Of Rioja’s three sub-zones, Rioja Alavesa is the flyweight. With a total vineyard area of just over 13,000ha, it is by far the smallest, around half the size of heavyweights Rioja Alta and Rioja Oriental.
And yet, when it comes to influence, creativity, dynamism and share of Rioja’s – and Spain’s – best bottles, this sub-region punches way above its weight. This has been the case throughout its history. Take, for example, the story of how Rioja first caught global attention as a fine-wine region in the second half of the 19th century. This was a period when Rioja effectively became a surrogate for one of the biggest names in French wine, when vignerons and châteaux owners from Bordeaux, having seen their own vineyards destroyed by phylloxera, took to Rioja as the perfect place to set up shop and replenish their chais and service thirsty drinkers back home.

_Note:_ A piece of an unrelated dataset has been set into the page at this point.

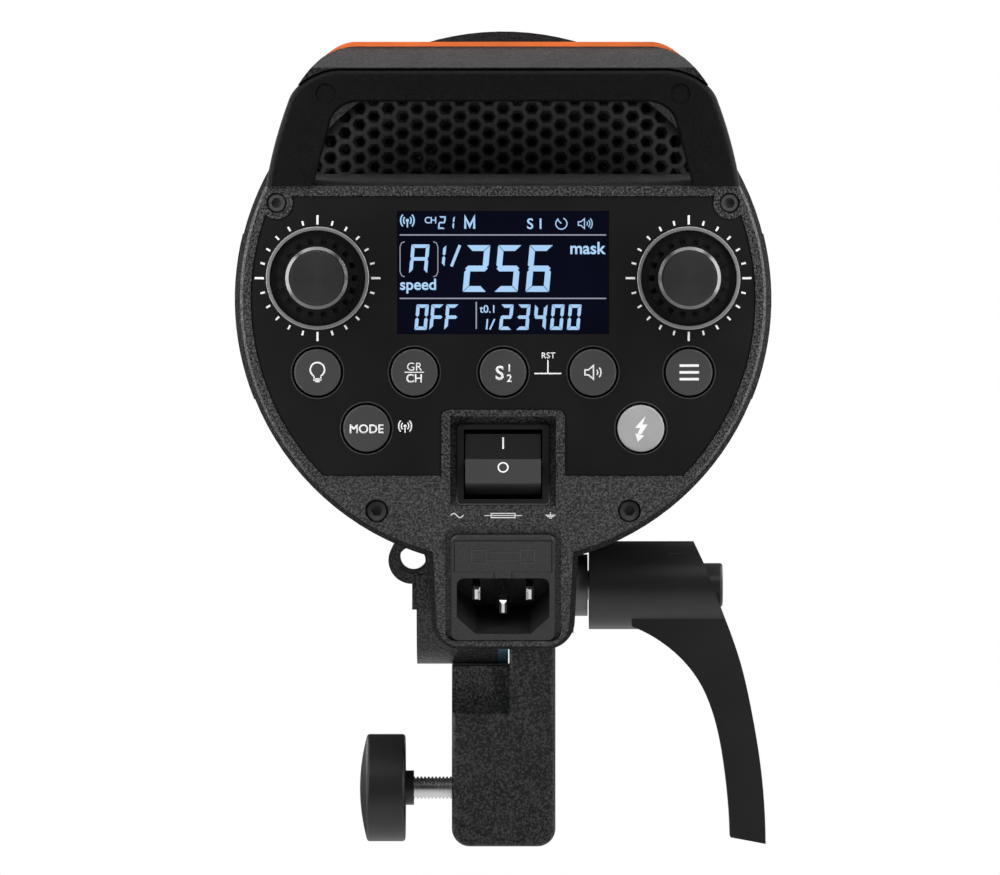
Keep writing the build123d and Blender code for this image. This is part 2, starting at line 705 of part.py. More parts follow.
def stand_receiver():
    """Block with the spigot socket and the arm that reaches the tilt axis."""
    left, right = RECEIVER_X
    bottom = TILT_DROP - AXIS_HEIGHT
    step = -21.8
    block = [(left, step), (left, bottom), (right, bottom)]
    arm = [(right, 0), (ARM_X, 0), (ARM_X, step)]
    upright = slab(make_face(Polyline(block + arm, close=True)), -RECEIVER_HALF_Y, RECEIVER_HALF_Y)
    upright = fillet(upright.edges().filter_by(Axis.Y).group_by(Axis.Z)[0], 4.9)
    faces = upright.faces().sort_by(Axis.Y)
    rims = faces[0].edges() + faces[-1].edges()
    low_rims = [edge for edge in rims if edge.center().Z < -1]
    upright = fillet(low_rims, EDGE_R)
    upright -= rod_x(16.1, left - 1, ARM_X, -23.0, step)
    hub = rod_x(RECEIVER_HALF_Y, 1.6, 19.2)
    body = upright + hub
    body -= rod_x(KNUCKLE_R + 0.35, left - 1, ARM_X)
    from_mouth = (Align.CENTER, Align.CENTER, Align.MIN)
    body -= Pos(0, 0, bottom - 1) * Cylinder(SOCKET_R, SOCKET_DEPTH + 1, align=from_mouth)
    body -= rod_x(3.0 + HINGE_GAP, left - 1, 0, 0, CLAMP_Z)
    body -= rod_x(4.35, -13.0, 0, 0, CLAMP_Z)
    return body - rod_x(BOLT_R + HINGE_GAP, 0, 25)


def tilt_bolt():
    """Clamping bolt with the insert that the lever engages."""
    body = rod_x(BOLT_R, -20, 44) + rod_x(7.0, 27.0, 44.0)
    for angle in range(0, 360, 30):
        body -= Rot(angle, 0, 0) * box(35, 45, 6.3, 8, -0.7, 0.7)
    return body


def tilt_washer():
    washer = rod_x(8.4, 19.5, 23.0) - rod_x(BOLT_R + HINGE_GAP, 18, 25)
    return chamfer(washer.edges().filter_by(GeomType.CIRCLE).sort_by(Axis.X)[-1], 0.5)


LEVER_BACK = [(54.4, 6.5), (59.2, -5.9), (64.5, -20.7), (67.5, -33.7), (69.8, -47.3), (71.0, -59.2),
              (71.4, -70.2)]
LEVER_BELLY = [(61.9, -74.0), (61.6, -62.1), (60.4, -50.3), (57.4, -35.5), (52.1, -24.2), (45.6, -17.2),
               (35.0, -11.0)]


def lever_back_region():
    """Everything inside the lever's curved back, seen from the rear."""
    back = Spline(LEVER_BACK)
    rest = Polyline([back @ 1, (61.9, -68.4), (10, -68.4), (10, 20), (48.2, 20), back @ 0])
    return make_face([back, rest])


def lever_arm_region():
    """Everything outside the lever's curved belly."""
    belly = Spline(LEVER_BELLY)
    rest = Polyline([belly @ 1, (35.0, 0), (45.0, 9.0), (90, 9.0), (90, -74.0), belly @ 0])
    return make_face([belly, rest])


def tilt_lever():
    hub = rod_x(LEVER_R, 23.4, 64)
    arm = slab(lever_arm_region(), -8.4, 8.4)
    taper = profile([(-8.6, 14), (-6.2, -75), (-30, -75), (-30, 14)], 20, 95)
    arm -= taper
    arm -= mirror(taper, Plane.XZ)
    body = (hub + arm) & slab(lever_back_region(), -20, 20)
    return body - rod_x(7.3, 20, 46) - rod_x(6.1, 47.5, 70)


def lever_cap():
    cap = rod_x(6.0, 47.5, 59.8)
    return fillet(cap.edges().filter_by(GeomType.CIRCLE).sort_by(Axis.X)[-1], 0.8)


def clamp_knob():
    """Smooth round knob with a domed end and a short neck."""
    rim_x = -37.0
    dome_r = 53.0
    rise = 2.0
    grip = rod_x(14.6, rim_x - rise, -26.6, 0, CLAMP_Z)
    grip &= Pos(rim_x - rise + dome_r, 0, CLAMP_Z) * Sphere(dome_r)
    grip = fillet(grip.edges().filter_by(GeomType.CIRCLE), 0.9)
    grip += rod_x(4.7, -26.7, -24.3, 0, CLAMP_Z)
    return grip - rod_x(3.0, -34, -20, 0, CLAMP_Z)


def clamp_screw():
    """Threaded rod; its thread is drawn as ring grooves of the same pitch."""
    body = rod_x(3.0, -34.0, -10.6, 0, CLAMP_Z)
    for i in range(13):
        x = -24.0 + i
        body -= ring_x(3.5, 2.6, x, x + 0.45)
    return body


def ring_x(outer, inner, x0, x1):
    return rod_x(outer, x0, x1, 0, CLAMP_Z) - rod_x(inner, x0 - 1, x1 + 1, 0, CLAMP_Z)


def clamp_pad():
    return rod_x(4.25, -10.5, -8.4, 0, CLAMP_Z)


def build():
    save(rear_cover(), "rear_cover", HEAD)
    save(cover_screws(), "cover_screws", HEAD)
    save(control_panel(), "control_panel", HEAD)
    save(display_window(), "display_window", HEAD)
    save(display_module(), "display_module", HEAD)
    save(control_board(), "control_board", HEAD)
    for side, (x, z) in zip(("left", "right"), DIALS):
        save(dial_well(x, z), f"dial_well_{side}", HEAD)
        save(encoder(x, z), f"encoder_{side}", HEAD)
        save(encoder_shaft(x, z), f"encoder_shaft_{side}", HEAD)
        save(knob(x, z), f"knob_{side}", HEAD)
        save(knob_cap(x, z), f"knob_cap_{side}", HEAD)
    for name, (x, z) in BUTTONS.items():
        save(button(x, z), name, HEAD)
    save(switch_frame(), "switch_frame", HEAD)
    save(power_rocker(), "power_rocker", HEAD)
    save(inlet_with_pin_slots(), "inlet_housing", HEAD)
    save(inlet_pins(), "inlet_pins", HEAD)
    save(fuse_drawer(), "fuse_drawer", HEAD)
    save(fuse(), "fuse", HEAD)
    save(main_housing(), "main_housing", HEAD)
    save(side_plate(-1), "side_plate_left", HEAD)
    save(side_plate(1), "side_plate_right", HEAD)
    save(handle_frame(), "handle_frame", HEAD)
    save(handle_cover(), "handle_cover", HEAD)
    save(handle_strip(), "handle_strip", HEAD)
    save(handle_screws(), "handle_screws", HEAD)
    save(rear_grille(), "rear_grille", HEAD)
    save(inner_mesh(), "inner_mesh", HEAD)
    save(fan_frame(), "fan_frame", HEAD)
    save(fan_rotor(), "fan_rotor", HEAD)
    save(front_bell(), "front_bell", HEAD)
    save(bayonet_ring(), "bayonet_ring", HEAD)
    save(mount_release(), "mount_release", HEAD)
    save(reflector_plate(), "reflector_plate", HEAD)
    save(flash_tube(), "flash_tube", HEAD)
    save(modelling_lamp(), "modelling_lamp", HEAD)
    save(glass_cover(), "glass_cover", HEAD)
    save(lamp_base(), "lamp_base", HEAD)
    save(capacitor_bank(), "capacitor_bank", HEAD)
    save(power_board(), "power_board", HEAD)
    save(head_bracket(), "head_bracket", TILT)
    save(friction_disc(), "friction_disc", TILT)
    save(stand_receiver(), "stand_receiver", TILT)
    save(tilt_bolt(), "tilt_bolt", TILT)
    save(tilt_washer(), "tilt_washer", TILT)
    save(tilt_lever(), "tilt_lever", TILT)
    save(lever_cap(), "lever_cap", TILT)
    save(clamp_knob(), "clamp_knob", TILT)
    save(clamp_screw(), "clamp_screw", TILT)
    save(clamp_pad(), "clamp_pad", TILT)


build()
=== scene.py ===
import json
import math

import bmesh
import bpy
from mathutils import Matrix, Vector


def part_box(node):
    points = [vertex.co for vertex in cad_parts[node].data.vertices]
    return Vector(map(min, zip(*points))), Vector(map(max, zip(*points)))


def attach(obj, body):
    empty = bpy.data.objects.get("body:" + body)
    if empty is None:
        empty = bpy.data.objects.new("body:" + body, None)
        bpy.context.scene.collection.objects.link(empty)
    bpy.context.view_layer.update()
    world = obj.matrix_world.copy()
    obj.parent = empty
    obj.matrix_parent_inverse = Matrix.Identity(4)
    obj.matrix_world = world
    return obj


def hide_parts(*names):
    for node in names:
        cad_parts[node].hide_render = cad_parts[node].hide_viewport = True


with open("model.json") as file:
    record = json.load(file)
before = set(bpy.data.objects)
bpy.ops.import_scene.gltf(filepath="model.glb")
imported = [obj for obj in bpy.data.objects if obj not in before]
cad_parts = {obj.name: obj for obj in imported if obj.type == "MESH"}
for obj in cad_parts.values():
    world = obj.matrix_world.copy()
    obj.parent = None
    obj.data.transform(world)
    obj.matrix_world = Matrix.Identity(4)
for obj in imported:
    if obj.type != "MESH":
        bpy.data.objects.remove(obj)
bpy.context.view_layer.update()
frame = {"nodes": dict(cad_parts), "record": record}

MM = 0.001              # metres in a millimetre: lengths are in millimetres unless a comment says otherwise
PRINT = 0.05            # how far printing stands out of its surface
THIN_PRINT = 0.03       # the same, on the dial scales and the display
SUNK = 0.02             # how far printing reaches into its surface

# ---- the head's own frame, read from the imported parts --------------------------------
BELL_LOW, BELL_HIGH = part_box("front_bell")
PANEL_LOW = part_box("control_panel")[0]
AXIS = Vector((0.0, PANEL_LOW.y, (BELL_LOW.z + BELL_HIGH.z) / 2))   # lamp axis at the panel's face
CHIN_LEAN = math.radians(25)
CHIN_TOP = -46.2        # where the chin starts to slope, from the lamp axis


def centre(node):
    low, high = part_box(node)
    return (low + high) / 2


def local(node):
    """Where a node's centre lies on the panel: x and z from the lamp axis, in millimetres."""
    mid = (centre(node) - AXIS) / MM
    return mid.x, mid.z


# ---- camera, light and floor ---------------------------------------------------------
CAMERA_DISTANCE = 2.3         # metres behind the panel
FRAME_WIDTH = 0.2591          # metres across the picture at the panel
SHIFT = (-0.0031, -0.1385)    # the lamp axis sits above and a touch right of the centre
FLOOR_DROP = 0.6              # metres below the stand socket
FLOOR_RADIUS = 5.0            # metres
FILL_STRENGTH = 0.035         # of the surroundings, as the object sees them
BACKDROP_STRENGTH = 1.0       # of the surroundings, as the camera sees them
AIM = AXIS + Vector((0, 0.05, -0.02))   # the middle of the head

# name, place in metres, aim, width and height in metres, watts; the paired ones stand right and left
PAIRED_LIGHTS = [
    ("strip", (0.17, -0.215, 0.17), AXIS, (0.04, 0.36), 0.42),
    ("rim", (0.75, 0.05, 0.25), AIM, (0.35, 1.0), 4.5),
    ("front", (1.3, 1.3, 0.7), AIM, (1.0, 1.0), 10.0),
]
SINGLE_LIGHTS = [
    ("overhead", (0, 0.1, 2.3), AIM, (2.6, 2.6), 56.0),
    ("rear_top", (0, -1.3, 1.25), AIM, (1.3, 0.5), 6.0),
]


def make_camera():
    data = bpy.data.cameras.new("camera")
    data.sensor_width = 36.0
    data.lens = data.sensor_width * CAMERA_DISTANCE / FRAME_WIDTH
    data.shift_x, data.shift_y = SHIFT
    data.clip_end = 60.0
    camera = bpy.data.objects.new("camera", data)
    camera.location = AXIS + Vector((0, -CAMERA_DISTANCE, 0))
    camera.rotation_euler = (math.radians(90), 0, 0)
    bpy.context.collection.objects.link(camera)
    bpy.context.scene.camera = camera


def make_world():
    """Bright backdrop for the camera, dimmer surroundings for the light on the object."""
    world = bpy.data.worlds.new("studio")
    bpy.context.scene.world = world
    world.use_nodes = True
    nodes, links = world.node_tree.nodes, world.node_tree.links
    nodes.clear()
    output = nodes.new("ShaderNodeOutputWorld")
    mix = nodes.new("ShaderNodeMixShader")
    path = nodes.new("ShaderNodeLightPath")
    fill = nodes.new("ShaderNodeBackground")
    fill.inputs["Color"].default_value = (1, 1, 1, 1)
    fill.inputs["Strength"].default_value = FILL_STRENGTH
    backdrop = nodes.new("ShaderNodeBackground")
    backdrop.inputs["Color"].default_value = (1, 1, 1, 1)
    backdrop.inputs["Strength"].default_value = BACKDROP_STRENGTH
    links.new(path.outputs["Is Camera Ray"], mix.inputs["Fac"])
    links.new(fill.outputs["Background"], mix.inputs[1])
    links.new(backdrop.outputs["Background"], mix.inputs[2])
    links.new(mix.outputs["Shader"], output.inputs["Surface"])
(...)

The Bordelais brought with them expertise and a particular way of doing things: a winemaking recipe that included careful management of the vineyards, clean fermentation tanks, separating stems and skins for fermentation, and, most famously, ageing in 225-litre oak barriques.
That recipe is, of course, the basis of what we think of today as traditional Rioja – a style of sweetly oaked wine that is strongly associated with a particular corner of the region around the town of Haro in the Rioja Alta sub-region. This is where a cluster of Rioja’s grandest names – its first growths, if you like – were first established in the years after the railway arrived in Haro in 1863: CVNE, La Rioja Alta, R López de Heredia.